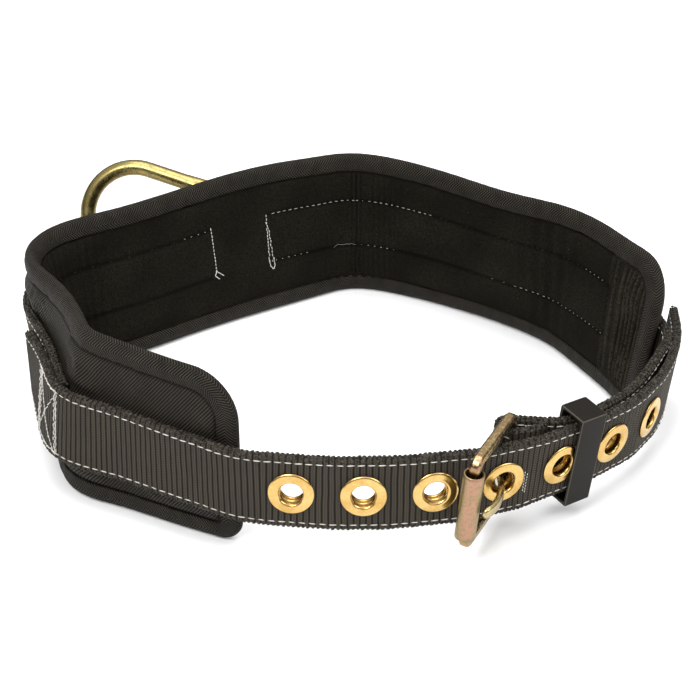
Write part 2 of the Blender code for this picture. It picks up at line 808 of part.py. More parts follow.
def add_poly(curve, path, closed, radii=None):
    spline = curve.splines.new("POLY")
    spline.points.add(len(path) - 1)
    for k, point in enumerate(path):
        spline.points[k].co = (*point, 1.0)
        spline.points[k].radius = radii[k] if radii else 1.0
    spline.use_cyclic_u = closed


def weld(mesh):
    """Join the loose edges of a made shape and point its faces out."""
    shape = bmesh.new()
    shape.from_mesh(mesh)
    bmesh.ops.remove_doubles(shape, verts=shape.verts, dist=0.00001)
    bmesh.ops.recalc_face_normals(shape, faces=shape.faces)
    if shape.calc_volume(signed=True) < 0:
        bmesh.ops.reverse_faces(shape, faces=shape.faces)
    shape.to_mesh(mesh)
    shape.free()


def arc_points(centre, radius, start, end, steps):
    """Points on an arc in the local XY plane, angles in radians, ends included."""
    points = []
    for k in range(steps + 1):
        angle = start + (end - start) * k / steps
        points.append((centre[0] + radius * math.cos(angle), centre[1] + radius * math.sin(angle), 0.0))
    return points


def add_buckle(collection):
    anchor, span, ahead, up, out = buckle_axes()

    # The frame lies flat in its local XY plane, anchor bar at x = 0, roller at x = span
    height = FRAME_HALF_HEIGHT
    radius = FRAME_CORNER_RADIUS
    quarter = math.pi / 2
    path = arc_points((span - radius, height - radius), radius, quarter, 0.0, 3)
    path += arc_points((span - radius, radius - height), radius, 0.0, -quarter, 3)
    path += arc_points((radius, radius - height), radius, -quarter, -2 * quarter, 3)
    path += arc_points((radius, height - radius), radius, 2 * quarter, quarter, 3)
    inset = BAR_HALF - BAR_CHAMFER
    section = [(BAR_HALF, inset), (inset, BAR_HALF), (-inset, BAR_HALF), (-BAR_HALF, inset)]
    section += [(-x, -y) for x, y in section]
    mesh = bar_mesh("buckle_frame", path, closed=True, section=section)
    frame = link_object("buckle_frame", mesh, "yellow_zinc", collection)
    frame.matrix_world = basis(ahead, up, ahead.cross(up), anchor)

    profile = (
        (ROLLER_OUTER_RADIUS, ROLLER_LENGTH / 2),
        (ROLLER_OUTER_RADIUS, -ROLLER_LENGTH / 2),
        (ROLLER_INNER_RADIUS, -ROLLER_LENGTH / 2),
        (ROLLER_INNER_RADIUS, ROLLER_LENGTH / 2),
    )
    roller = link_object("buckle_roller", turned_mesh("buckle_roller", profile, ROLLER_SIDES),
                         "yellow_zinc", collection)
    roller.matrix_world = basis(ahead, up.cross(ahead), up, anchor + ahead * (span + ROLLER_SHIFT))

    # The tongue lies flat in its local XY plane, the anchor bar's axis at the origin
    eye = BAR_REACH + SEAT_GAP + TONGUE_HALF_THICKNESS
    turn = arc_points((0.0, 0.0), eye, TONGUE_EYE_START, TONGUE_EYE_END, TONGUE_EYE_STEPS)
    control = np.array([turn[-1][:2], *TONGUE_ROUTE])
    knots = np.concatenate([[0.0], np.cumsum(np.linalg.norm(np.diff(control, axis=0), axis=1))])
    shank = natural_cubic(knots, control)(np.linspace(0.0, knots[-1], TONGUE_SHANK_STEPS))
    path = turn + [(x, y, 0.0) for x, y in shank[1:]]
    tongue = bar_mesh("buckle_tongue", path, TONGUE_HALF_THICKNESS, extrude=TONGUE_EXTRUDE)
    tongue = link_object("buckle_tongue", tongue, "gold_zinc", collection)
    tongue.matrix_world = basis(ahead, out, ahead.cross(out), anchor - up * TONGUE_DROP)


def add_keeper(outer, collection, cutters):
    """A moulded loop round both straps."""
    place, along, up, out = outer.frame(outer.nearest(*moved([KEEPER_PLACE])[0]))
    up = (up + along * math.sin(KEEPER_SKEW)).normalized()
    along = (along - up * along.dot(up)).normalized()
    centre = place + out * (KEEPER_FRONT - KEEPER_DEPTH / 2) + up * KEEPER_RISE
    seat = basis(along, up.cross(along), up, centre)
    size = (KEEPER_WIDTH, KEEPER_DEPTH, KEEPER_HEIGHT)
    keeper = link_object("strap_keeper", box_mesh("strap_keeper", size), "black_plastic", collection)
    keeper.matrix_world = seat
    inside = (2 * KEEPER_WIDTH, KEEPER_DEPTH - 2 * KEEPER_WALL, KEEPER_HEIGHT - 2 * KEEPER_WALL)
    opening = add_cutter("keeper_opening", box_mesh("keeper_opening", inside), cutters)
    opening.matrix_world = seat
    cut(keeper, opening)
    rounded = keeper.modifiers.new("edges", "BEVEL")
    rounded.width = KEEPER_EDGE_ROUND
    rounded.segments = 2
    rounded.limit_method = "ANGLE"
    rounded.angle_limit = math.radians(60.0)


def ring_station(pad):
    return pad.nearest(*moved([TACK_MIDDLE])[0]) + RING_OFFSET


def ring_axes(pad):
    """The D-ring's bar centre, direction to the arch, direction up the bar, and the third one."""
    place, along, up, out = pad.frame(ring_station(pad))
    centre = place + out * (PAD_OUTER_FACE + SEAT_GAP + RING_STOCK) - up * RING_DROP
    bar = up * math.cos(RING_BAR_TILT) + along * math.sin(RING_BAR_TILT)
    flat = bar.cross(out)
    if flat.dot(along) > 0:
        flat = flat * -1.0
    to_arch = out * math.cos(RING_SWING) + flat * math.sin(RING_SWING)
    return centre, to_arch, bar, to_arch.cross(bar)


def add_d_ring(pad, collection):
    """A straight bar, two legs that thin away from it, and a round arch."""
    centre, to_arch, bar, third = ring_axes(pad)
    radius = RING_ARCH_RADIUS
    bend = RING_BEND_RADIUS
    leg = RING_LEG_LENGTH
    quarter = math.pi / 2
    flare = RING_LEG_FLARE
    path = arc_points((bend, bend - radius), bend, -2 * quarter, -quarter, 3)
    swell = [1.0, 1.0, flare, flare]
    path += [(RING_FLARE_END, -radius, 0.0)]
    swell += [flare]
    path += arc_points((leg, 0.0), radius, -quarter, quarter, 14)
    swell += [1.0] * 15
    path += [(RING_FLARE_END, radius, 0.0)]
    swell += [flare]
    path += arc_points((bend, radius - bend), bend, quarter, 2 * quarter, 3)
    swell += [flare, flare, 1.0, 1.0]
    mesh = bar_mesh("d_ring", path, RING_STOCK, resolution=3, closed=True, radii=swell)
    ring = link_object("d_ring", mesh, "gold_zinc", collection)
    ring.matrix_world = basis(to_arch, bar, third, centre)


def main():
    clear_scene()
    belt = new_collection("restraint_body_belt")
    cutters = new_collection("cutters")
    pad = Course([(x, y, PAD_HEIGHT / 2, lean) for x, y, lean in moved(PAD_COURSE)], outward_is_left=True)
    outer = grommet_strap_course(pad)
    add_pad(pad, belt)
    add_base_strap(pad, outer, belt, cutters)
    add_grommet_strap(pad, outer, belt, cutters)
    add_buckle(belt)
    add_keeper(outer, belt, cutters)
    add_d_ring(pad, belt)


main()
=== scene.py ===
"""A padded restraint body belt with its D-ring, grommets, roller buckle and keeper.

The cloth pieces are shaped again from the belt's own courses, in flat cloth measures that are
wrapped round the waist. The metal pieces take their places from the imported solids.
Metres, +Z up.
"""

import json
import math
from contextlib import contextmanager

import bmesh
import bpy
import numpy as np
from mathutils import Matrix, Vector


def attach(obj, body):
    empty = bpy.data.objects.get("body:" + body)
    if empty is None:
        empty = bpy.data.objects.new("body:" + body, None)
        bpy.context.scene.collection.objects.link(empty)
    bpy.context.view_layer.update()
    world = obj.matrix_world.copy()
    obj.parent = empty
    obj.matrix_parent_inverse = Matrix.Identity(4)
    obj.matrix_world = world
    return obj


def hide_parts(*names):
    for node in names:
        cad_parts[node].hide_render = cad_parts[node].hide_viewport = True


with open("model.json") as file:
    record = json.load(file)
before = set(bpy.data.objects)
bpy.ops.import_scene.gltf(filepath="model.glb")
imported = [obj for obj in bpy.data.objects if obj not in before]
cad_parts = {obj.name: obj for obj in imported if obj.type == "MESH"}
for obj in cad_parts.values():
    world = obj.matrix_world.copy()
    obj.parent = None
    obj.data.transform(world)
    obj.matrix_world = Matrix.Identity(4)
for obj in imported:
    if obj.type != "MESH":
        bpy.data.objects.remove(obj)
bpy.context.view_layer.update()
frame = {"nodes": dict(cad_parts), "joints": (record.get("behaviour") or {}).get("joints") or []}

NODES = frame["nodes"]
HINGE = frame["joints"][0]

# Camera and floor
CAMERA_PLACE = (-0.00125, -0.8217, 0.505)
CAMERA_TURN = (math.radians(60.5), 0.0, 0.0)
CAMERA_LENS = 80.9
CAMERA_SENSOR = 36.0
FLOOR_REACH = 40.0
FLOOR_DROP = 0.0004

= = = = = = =

What is needed: From the first line of the data above to the line holding "spline.use_cyclic_u = closed", reproduce each line exactly; emit no other lines.

Output below:
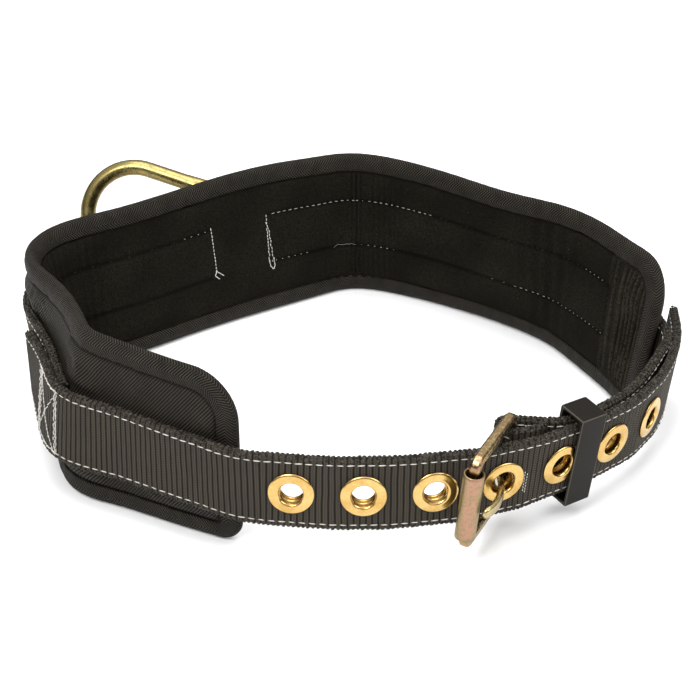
Write part 2 of the Blender code for this picture. It picks up at line 808 of part.py. More parts follow.
def add_poly(curve, path, closed, radii=None):
    spline = curve.splines.new("POLY")
    spline.points.add(len(path) - 1)
    for k, point in enumerate(path):
        spline.points[k].co = (*point, 1.0)
        spline.points[k].radius = radii[k] if radii else 1.0
    spline.use_cyclic_u = closed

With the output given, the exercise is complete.